Businesses relying on global supply chains want the bureau to retain resources to combat violations of foreign workers’ rights. The AAFA and the U.S. Council for International Business argue ILAB’s global presence serves to level the playing field for U.S. businesses and employees. That’s one of the few areas in which corporations align with the AFL-CIO, forming a partnership that the groups hope is persuasive enough in the Senate to restore the bureau’s funding.
For lawmakers who “might tend to reject something just because it came from labor—and there are those—then to see business is on this, then it really merits, I think, for that community a second look,” Celeste Drake, a trade and globalization policy specialist at the AFL-CIO, told Bloomberg BNA. “So you’re judging the issue rather than the messenger.”

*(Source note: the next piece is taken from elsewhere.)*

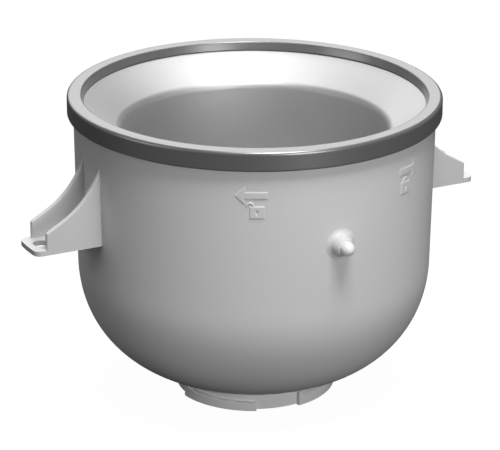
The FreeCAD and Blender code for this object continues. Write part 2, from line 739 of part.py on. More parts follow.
def lug(start_deg):
    """One ramped lug, lofted through upright sections that lie closer together near its stop."""
    root = RING_RADIUS - RING_WALL / 2
    sections = []
    for step in range(LUG_STEPS + 1):
        share = (step / LUG_STEPS) ** 2
        top = ramp_height(share)
        wire = Part.makePolygon([
            section_point(root, 0),
            section_point(LUG_RADIUS - RING_FOOT_ROUND, 0),
            section_point(LUG_RADIUS, RING_FOOT_ROUND),
            section_point(LUG_RADIUS, top - LUG_EDGE_ROUND),
            section_point(LUG_RADIUS - LUG_EDGE_ROUND, top),
            section_point(root, top),
            section_point(root, 0),
        ])
        wire.rotate(ORIGIN, UP, start_deg + share * LUG_ARC_DEG)
        sections.append(wire)
    return Part.makeLoft(sections, True, False)


def adapter_ring():
    """The base ring: a wall with four outer lugs, and an inner lip notched for the bayonet tabs."""
    wall = revolved_path([
        (RING_INNER_RADIUS, RING_TOP / 2, 0),
        (RING_INNER_RADIUS, 0, RING_FOOT_ROUND),
        (RING_RADIUS, 0, RING_FOOT_ROUND),
        (RING_RADIUS, RING_TOP, RING_FOOT_ROUND),
        (RING_INNER_RADIUS, RING_TOP, 0),
    ])
    lip_bottom = TAB_TOP + RING_SEAT_GAP
    lip_radius = NECK_RADIUS + RING_GAP
    buried = RING_RADIUS - RING_WALL / 2
    lip = tube(buried, lip_radius, lip_bottom, lip_bottom + RING_LIP_HEIGHT)
    solid = wall.fuse(lip)
    for index in range(TAB_COUNT):
        tab_centre = FIRST_TAB_DEG + index * 360 / TAB_COUNT
        notch_arc = TAB_ANGLE_DEG + 2 * NOTCH_MARGIN_DEG
        notch_start = tab_centre - UNLOCK_TURN_DEG - notch_arc / 2
        notch = tube_sector(
            RING_INNER_RADIUS,
            lip_radius - RING_GAP / 2,
            lip_bottom,
            lip_bottom + RING_LIP_HEIGHT,
            notch_start,
            notch_arc,
        )
        stop_start = tab_centre + TAB_ANGLE_DEG / 2 + STOP_GAP_DEG
        stop = tube_sector(buried, lip_radius, NECK_BOTTOM_HEIGHT, lip_bottom, stop_start, STOP_ANGLE_DEG)
        solid = solid.cut(notch).fuse(stop)
    for index in range(LUG_COUNT):
        solid = solid.fuse(lug(FIRST_LUG_DEG + index * 360 / LUG_COUNT))
    return solid.removeSplitter()


def main():
    nodes = {
        "outer_shell": outer_shell(),
        "right_bracket": bracket(0),
        "left_bracket": bracket(180),
        "latch_pin": latch_pin(),
        "rim_ring": rim_ring(),
        "ring_seal": ring_seal(),
        "inner_bowl": inner_bowl(),
        "rim_seal": rim_seal(),
        "freezing_gel": freezing_gel(),
        "adapter_ring": adapter_ring(),
        "fill_plug": fill_plug(),
        "fill_plug_seal": fill_plug_seal(),
    }
    os.makedirs("parts", exist_ok=True)
    for name, shape in nodes.items():
        solids = len(shape.Solids)
        print(f"{name}: {solids} solid, valid {shape.isValid()}, {shape.Volume / 1000:.2f} cm3")
        shape.exportStep(f"parts/{name}.step")


main()
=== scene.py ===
import math
import bpy
import bmesh
import numpy as np
from mathutils import Matrix, Vector


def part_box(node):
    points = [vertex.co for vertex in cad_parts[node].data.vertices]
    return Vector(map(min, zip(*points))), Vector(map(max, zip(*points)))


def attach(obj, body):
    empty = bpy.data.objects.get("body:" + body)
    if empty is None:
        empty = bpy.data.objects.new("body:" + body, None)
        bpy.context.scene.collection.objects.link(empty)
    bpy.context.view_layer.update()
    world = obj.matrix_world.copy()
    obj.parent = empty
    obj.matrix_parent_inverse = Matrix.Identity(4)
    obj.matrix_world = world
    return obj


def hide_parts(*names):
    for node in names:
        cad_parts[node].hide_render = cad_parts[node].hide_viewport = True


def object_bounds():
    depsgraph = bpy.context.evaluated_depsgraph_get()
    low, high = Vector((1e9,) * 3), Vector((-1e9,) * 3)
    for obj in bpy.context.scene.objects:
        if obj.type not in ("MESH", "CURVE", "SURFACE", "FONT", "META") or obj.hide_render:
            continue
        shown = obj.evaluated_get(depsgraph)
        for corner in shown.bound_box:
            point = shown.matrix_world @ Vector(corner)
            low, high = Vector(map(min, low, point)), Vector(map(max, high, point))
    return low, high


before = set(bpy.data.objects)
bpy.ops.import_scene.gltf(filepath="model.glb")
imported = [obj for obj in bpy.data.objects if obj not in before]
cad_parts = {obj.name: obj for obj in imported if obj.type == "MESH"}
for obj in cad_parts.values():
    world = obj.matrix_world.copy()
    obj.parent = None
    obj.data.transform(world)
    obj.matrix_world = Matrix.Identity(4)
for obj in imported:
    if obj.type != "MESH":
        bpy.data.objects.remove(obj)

cadLow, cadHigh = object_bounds()
scene = bpy.context.scene
scene.view_settings.view_transform = "Standard"


studio = {
    "cameraPlace": (-0.7022, -1.3541, 0.6822),
    "cameraTurn": -27.33,      # degrees about the upright axis
    "cameraTilt": 20.72,       # degrees below the horizon
    "cameraRoll": 0.374,       # degrees about the line of sight
    "lens": 185.9,
    "sensorWidth": 36,
    "nearest": 0.05,
    "farthest": 50,
    "shiftAcross": -0.001,
    "shiftUp": 0.0,
    "worldStrength": 0.12,
    "worldGlow": 1.0,
    "floorReach": 9.0,
    "floorGap": 0.0002,
    "floorGlow": 0.97,
    "floorShade": 0.05,
}

softboxes = [
    # Metres from the bowl's middle, degrees from -Y towards +X, degrees up, metres across and up, watts.
    {"name": "keyBox", "distance": 1.2, "bearing": -6, "elevation": 66, "size": (0.42, 0.42), "power": 10.5},
    {"name": "fillBox", "distance": 1.4, "bearing": 2, "elevation": 12, "size": (0.5, 0.5), "power": 7.0},
    {"name": "topBox", "distance": 1.5, "bearing": 153, "elevation": 65, "size": (1.2, 0.8), "power": 11},
    {"name": "backBox", "distance": 1.9, "bearing": 165, "elevation": 30, "size": (1.8, 1.1), "power": 11},
    {"name": "leftBox", "distance": 1.6, "bearing": -95, "elevation": 15, "size": (0.8, 0.8), "power": 2.4},
]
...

Advocates declined to say whether they are targeting specific senators to take the lead on the issue when the spending negotiations resume after Congress’ summer recess. Legislation currently funding the federal government is set to expire at the end of September.
Sen. Patty Murray (D-Wash.), the top Democrat on the Senate labor appropriations subcommittee, told Bloomberg BNA she will be committed to preserving ILAB funding.
“President Trump’s proposal to gut investments that help level the playing field for our workers by enforcing fair labor practices internationally is yet another way his budget breaks his promises to workers,” Murray said in an email statement. “I hope my Republican colleagues join me in once again rejecting his harmful budget and instead, continuing to invest in strong enforcement of workers’ rights and training programs and protections for all workers.”
Stephen Worley, a spokesman for the appropriations subcommittee’s GOP office, was noncommittal when asked about ILAB. “The subcommittee will carefully consider its options as it writes a FY2018 bill,” Worley told Bloomberg BNA in an email.
The unified advocacy front from labor and business isn’t a new phenomenon when it comes to prioritizing ILAB.
In anticipation of the White House budget release earlier this year, the heads of the AFL-CIO and USCIB co-wrote a letter March 8 to Murray and Sen. Roy Blunt (R-Mo.), who chairs the appropriations subcommittee.
“Any reduction in funding would force U.S. companies to expend more resources on private compliance efforts, which would be rendered less effective without the capacity-building or compliance incentives for national governments provided by” ILAB, the two leaders wrote.
Businesses have been signing on to letters since then to make similar requests to the Senate.
“I think that type of outreach can only help bring attention, with leading U.S. business speaking up and engaging directly, it can only help,” Gabriella Herzog, USCIB’s vice president for labor affairs, told Bloomberg BNA. “USCIB will continue to speak out on this matter and seek ways to bring attention to this.”
Nonprofit human rights organizations, such as the Solidarity Center, have also been involved.
Further, the CEO of USCIB met with Labor Secretary Alexander Acosta earlier this year about the importance of a fully funded ILAB. Herzog declined to discuss Acosta’s reaction to this pitch, saying she wasn’t in the meeting.
The administration suggested eliminating the bureau’s grants program as part of a widespread attempt to curb domestic spending to afford Trump’s defense and security initiatives.
Andrew Samet, who headed ILAB during the Clinton administration, said the White House call to shut down the grants entirely is a major concern but one that can lead to productive discussions.
“Obviously, the administration’s position is very clear and that’s problematic,” Samet, who now lobbies for Sorini Samet & Associates, told Bloomberg BNA. “But to overcome that, I think it’s important to have to frame ideas about how the” bureau “needs to be focused, what its priorities should be, and how to best invest its resources going forward.”
A Labor Department spokesman referred Bloomberg BNA to the administration’s budget request.
Within the DOL’s congressional budget justification, the agency states that ILAB “reduction reflects the workload decrease associated with the elimination of new grants program as well as ILAB’s shift to focus its efforts and resources on ensuring that U.S. trade agreements are fair for U.S. workers by monitoring and enforcing the labor provisions of Free Trade Agreements (FTAs) and trade preference programs.”
“ILAB will no longer deploy new technical assistance programs or labor attachés; will reduce its research and reporting; and will be more strategic in its representation of U.S. labor and employment priorities at the ILO, G20, and bilateral engagement,” the budget document adds.